◆ **AIM OF THE EXERCISE**:
Repeat exactly, please, the lines that begin at the start of the listing and end at the line holding "add_object(name, turned(placed, (y, CELL_Z), steps=16), jacket)".
------------------------------------------------------------------------
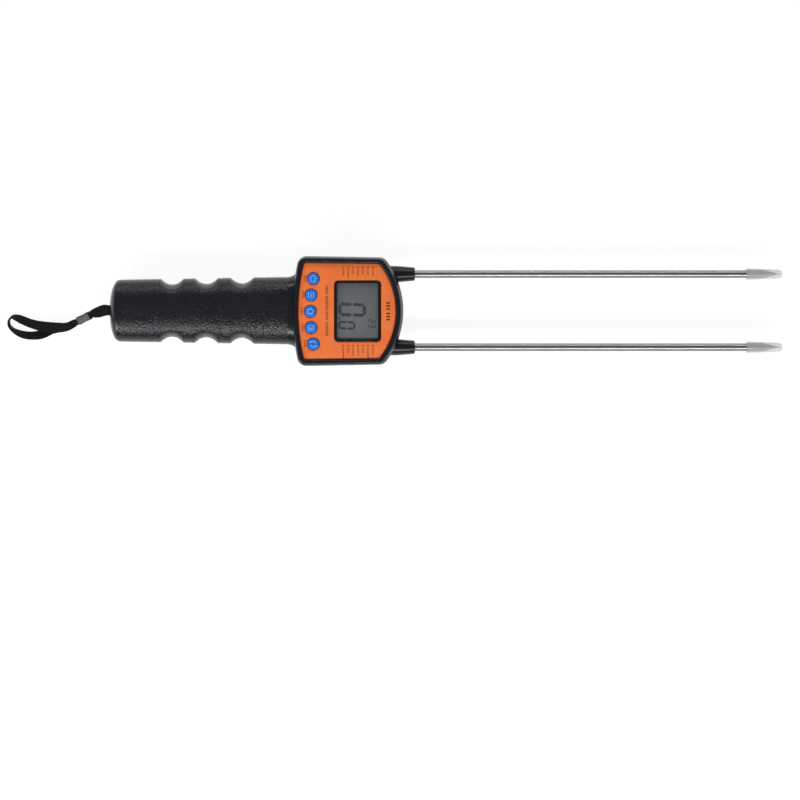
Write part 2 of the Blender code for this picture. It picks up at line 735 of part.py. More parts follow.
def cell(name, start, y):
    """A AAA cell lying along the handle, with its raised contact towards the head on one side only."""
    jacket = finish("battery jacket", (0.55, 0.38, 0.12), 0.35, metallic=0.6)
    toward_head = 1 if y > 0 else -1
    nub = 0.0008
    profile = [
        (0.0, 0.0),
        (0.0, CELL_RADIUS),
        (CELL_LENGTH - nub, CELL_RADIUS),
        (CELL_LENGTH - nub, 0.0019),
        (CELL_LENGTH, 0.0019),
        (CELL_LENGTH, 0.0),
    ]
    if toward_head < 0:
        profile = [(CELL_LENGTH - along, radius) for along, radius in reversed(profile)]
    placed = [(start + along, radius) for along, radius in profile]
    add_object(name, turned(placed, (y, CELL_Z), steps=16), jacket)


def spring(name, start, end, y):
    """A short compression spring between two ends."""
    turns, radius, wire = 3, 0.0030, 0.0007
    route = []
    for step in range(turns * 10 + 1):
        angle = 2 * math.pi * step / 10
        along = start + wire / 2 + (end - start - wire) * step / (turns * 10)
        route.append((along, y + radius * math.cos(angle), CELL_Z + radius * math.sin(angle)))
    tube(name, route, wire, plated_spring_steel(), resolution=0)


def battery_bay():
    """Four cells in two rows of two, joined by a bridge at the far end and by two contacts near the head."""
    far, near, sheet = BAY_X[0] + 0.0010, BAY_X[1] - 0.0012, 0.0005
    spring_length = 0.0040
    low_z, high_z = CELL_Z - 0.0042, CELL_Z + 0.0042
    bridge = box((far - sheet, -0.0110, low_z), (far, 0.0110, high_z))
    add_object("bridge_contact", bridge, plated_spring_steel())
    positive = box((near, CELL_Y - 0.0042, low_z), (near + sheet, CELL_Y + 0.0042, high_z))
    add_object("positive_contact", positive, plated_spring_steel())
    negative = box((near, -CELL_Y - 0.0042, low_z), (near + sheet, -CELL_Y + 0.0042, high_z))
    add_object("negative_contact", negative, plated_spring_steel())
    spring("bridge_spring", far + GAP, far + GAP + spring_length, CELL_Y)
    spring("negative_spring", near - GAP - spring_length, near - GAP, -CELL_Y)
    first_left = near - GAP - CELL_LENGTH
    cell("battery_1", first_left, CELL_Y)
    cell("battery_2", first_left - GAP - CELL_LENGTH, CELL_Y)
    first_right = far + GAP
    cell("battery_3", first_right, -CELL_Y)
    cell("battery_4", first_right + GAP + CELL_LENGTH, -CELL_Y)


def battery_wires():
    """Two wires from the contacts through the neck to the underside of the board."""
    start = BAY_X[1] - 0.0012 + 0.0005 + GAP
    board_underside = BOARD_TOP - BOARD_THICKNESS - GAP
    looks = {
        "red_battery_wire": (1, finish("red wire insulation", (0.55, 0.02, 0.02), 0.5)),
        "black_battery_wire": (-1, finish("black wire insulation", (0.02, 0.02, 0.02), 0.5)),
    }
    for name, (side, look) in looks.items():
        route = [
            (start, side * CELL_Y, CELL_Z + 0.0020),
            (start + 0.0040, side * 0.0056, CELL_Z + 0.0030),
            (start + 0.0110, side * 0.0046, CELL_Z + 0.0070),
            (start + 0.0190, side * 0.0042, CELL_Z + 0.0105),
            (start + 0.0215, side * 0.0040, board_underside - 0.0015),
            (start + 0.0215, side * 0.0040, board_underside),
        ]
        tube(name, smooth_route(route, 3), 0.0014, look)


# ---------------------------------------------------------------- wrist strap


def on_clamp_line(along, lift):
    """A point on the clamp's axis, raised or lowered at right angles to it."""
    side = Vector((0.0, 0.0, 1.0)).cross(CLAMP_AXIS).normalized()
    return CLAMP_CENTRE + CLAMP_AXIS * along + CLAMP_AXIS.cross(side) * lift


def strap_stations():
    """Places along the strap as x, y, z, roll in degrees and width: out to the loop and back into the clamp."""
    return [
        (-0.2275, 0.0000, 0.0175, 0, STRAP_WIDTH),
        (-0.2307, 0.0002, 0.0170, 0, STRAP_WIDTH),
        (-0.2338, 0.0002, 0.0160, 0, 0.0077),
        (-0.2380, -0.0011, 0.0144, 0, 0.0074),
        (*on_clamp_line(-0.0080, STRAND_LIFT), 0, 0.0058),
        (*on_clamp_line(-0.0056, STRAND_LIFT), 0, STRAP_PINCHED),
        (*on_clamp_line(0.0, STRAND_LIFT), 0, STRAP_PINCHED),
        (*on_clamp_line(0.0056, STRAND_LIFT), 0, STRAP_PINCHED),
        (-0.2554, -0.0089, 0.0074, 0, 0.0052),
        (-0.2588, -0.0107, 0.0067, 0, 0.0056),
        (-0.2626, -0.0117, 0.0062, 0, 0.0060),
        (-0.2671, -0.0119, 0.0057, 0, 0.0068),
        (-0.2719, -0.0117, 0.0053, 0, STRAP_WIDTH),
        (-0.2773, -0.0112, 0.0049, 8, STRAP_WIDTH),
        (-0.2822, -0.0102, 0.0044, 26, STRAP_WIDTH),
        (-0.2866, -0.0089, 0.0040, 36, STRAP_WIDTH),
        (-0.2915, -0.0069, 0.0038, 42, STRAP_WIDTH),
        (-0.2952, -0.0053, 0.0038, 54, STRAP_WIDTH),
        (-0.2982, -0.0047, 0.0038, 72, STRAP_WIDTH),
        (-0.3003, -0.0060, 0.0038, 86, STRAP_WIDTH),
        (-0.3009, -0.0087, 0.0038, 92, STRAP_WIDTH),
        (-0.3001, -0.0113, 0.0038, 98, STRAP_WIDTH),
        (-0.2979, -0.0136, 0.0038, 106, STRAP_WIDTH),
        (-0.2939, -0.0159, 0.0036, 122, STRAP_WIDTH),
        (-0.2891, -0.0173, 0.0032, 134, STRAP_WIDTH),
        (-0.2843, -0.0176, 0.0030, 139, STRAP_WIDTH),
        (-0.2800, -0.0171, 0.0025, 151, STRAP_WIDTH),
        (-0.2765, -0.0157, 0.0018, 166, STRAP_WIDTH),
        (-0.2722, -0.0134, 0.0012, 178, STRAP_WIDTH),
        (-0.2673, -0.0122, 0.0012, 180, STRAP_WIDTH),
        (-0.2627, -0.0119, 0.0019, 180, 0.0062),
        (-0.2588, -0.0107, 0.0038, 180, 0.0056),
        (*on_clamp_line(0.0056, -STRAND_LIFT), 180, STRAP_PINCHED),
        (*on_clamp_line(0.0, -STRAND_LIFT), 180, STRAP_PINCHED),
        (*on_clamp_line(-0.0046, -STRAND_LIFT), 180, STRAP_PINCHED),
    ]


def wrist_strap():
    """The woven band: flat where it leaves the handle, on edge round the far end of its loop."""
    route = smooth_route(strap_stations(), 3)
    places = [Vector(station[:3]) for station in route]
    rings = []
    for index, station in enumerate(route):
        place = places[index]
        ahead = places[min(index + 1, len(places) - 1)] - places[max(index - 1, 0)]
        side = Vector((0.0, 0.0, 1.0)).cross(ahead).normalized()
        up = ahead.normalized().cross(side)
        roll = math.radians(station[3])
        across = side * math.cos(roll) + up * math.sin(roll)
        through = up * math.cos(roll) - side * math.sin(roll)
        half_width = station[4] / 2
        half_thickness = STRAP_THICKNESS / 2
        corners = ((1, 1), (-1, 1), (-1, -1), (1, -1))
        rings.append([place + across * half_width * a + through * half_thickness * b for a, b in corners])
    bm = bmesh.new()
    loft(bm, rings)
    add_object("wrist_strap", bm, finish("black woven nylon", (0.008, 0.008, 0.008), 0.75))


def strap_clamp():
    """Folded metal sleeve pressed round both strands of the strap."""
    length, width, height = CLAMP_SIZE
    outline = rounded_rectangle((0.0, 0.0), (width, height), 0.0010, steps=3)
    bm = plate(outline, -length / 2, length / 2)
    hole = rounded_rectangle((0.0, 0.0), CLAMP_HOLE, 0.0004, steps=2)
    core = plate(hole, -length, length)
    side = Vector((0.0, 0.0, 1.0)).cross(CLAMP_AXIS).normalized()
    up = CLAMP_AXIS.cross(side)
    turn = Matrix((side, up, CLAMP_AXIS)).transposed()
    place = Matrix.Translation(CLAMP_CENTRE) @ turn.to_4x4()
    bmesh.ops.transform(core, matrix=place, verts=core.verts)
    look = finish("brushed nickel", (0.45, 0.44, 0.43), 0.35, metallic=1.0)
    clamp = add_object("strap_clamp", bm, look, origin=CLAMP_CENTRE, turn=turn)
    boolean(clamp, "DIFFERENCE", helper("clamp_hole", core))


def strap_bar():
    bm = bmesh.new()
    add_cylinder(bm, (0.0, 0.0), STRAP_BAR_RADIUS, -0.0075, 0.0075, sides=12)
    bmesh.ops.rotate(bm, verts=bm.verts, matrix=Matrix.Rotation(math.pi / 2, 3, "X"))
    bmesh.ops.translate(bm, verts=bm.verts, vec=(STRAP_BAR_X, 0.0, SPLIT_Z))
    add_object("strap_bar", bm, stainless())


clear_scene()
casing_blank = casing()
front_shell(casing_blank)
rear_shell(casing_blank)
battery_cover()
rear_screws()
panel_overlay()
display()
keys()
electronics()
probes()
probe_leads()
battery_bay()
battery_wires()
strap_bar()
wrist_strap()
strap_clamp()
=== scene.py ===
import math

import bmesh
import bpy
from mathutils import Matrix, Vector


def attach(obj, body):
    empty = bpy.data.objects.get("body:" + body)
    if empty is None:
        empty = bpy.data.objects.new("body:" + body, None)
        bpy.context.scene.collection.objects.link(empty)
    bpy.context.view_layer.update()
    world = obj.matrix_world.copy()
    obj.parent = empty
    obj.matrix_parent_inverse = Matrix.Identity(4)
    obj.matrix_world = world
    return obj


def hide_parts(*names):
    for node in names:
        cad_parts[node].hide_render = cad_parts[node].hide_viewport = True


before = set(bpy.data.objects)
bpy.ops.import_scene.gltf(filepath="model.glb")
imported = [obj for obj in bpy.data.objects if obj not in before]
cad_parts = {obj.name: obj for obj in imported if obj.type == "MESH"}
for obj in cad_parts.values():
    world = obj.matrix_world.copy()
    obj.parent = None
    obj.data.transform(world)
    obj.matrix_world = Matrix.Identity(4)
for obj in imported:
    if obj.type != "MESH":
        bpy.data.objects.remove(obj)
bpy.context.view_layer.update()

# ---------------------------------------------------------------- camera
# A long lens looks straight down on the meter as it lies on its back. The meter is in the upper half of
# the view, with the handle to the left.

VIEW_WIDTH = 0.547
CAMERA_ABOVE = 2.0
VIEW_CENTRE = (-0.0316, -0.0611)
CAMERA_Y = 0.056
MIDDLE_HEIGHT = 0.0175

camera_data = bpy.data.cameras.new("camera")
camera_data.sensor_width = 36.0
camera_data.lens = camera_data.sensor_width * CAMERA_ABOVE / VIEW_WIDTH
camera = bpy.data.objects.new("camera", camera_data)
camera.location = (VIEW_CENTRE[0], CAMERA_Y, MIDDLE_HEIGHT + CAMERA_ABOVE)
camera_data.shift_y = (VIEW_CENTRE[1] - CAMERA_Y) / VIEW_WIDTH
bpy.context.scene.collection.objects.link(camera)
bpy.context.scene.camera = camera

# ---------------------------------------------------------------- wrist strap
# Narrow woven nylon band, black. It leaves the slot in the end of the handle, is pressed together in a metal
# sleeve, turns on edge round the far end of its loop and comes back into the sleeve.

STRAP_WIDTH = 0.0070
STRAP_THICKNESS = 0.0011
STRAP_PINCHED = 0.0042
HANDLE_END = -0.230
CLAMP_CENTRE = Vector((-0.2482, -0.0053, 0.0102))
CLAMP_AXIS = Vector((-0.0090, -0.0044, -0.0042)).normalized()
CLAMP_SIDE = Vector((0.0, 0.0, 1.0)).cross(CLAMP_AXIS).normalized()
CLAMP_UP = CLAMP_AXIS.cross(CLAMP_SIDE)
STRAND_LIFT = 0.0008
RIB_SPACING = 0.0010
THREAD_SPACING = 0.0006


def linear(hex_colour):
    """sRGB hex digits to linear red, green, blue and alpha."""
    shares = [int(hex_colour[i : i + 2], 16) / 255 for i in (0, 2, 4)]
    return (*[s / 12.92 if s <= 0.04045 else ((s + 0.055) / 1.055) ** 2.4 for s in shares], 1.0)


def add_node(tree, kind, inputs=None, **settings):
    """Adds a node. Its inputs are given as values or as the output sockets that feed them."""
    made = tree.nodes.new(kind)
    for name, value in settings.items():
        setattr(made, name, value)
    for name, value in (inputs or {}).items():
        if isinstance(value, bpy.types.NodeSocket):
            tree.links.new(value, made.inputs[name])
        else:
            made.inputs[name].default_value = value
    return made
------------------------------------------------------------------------
◆ **THE REPLY**:
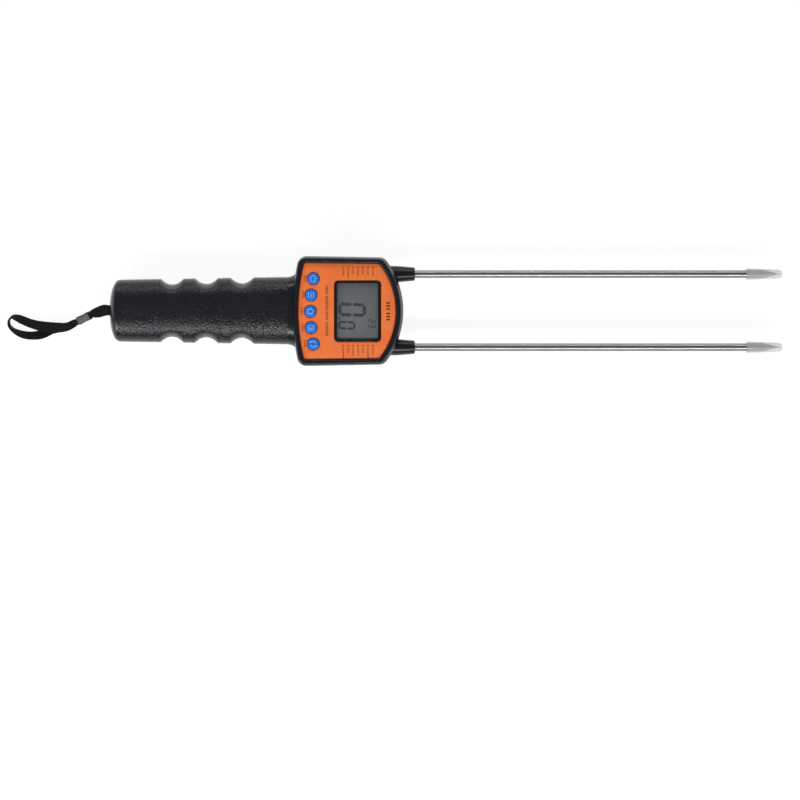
Write part 2 of the Blender code for this picture. It picks up at line 735 of part.py. More parts follow.
def cell(name, start, y):
    """A AAA cell lying along the handle, with its raised contact towards the head on one side only."""
    jacket = finish("battery jacket", (0.55, 0.38, 0.12), 0.35, metallic=0.6)
    toward_head = 1 if y > 0 else -1
    nub = 0.0008
    profile = [
        (0.0, 0.0),
        (0.0, CELL_RADIUS),
        (CELL_LENGTH - nub, CELL_RADIUS),
        (CELL_LENGTH - nub, 0.0019),
        (CELL_LENGTH, 0.0019),
        (CELL_LENGTH, 0.0),
    ]
    if toward_head < 0:
        profile = [(CELL_LENGTH - along, radius) for along, radius in reversed(profile)]
    placed = [(start + along, radius) for along, radius in profile]
    add_object(name, turned(placed, (y, CELL_Z), steps=16), jacket)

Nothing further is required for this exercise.